### Available data
◇ ◇ ◇ ◇ ◇ ◇ ◇

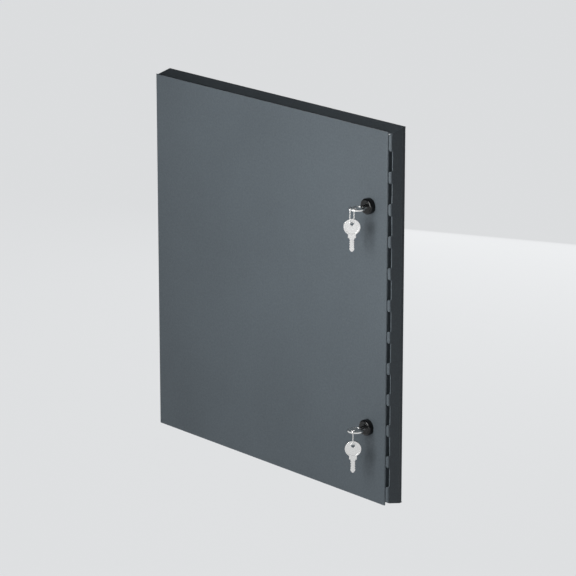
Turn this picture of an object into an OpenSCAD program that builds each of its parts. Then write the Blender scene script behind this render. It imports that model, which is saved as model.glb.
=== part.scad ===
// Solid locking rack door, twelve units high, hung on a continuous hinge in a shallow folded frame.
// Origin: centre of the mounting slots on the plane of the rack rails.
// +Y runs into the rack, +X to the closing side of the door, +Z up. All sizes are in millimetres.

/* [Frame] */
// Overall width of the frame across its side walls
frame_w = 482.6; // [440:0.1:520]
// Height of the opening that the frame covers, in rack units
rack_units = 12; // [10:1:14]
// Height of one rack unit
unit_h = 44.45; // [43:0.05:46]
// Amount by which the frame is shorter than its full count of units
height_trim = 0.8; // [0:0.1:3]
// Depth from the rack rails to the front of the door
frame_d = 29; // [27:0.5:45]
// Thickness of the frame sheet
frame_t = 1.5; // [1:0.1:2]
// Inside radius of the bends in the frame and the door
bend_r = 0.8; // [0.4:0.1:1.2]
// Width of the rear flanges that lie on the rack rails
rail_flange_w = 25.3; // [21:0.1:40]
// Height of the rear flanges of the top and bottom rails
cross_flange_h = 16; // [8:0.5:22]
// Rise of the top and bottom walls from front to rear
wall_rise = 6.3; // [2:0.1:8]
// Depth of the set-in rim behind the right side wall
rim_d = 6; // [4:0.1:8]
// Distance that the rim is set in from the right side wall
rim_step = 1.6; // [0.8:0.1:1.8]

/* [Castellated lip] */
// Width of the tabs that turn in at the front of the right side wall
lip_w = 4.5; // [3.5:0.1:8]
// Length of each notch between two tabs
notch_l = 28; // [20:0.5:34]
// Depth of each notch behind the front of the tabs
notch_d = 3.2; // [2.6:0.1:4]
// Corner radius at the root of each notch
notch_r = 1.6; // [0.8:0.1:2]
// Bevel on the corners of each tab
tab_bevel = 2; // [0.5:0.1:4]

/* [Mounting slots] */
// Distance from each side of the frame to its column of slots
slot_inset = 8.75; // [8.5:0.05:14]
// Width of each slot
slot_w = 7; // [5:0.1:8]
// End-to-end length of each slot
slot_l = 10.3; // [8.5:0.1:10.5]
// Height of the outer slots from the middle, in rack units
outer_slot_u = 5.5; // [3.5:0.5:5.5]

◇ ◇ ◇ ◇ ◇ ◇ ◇

Only the lines from the top of the data through the line that contains "are in millimetres." should be quoted, exactly as they stand.

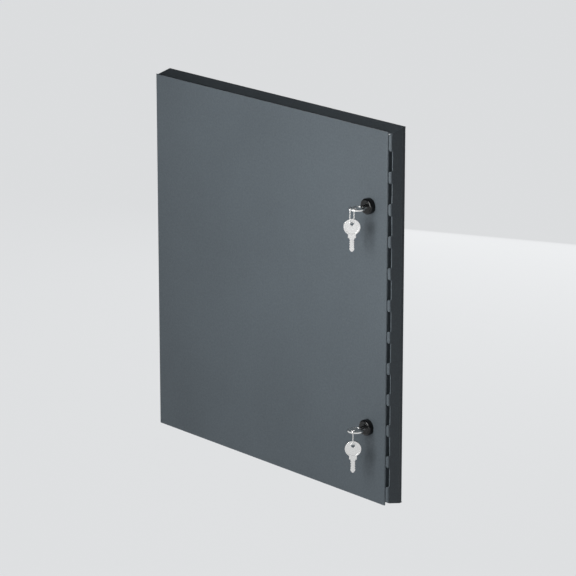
Turn this picture of an object into an OpenSCAD program that builds each of its parts. Then write the Blender scene script behind this render. It imports that model, which is saved as model.glb.
=== part.scad ===
// Solid locking rack door, twelve units high, hung on a continuous hinge in a shallow folded frame.
// Origin: centre of the mounting slots on the plane of the rack rails.
// +Y runs into the rack, +X to the closing side of the door, +Z up. All sizes are in millimetres.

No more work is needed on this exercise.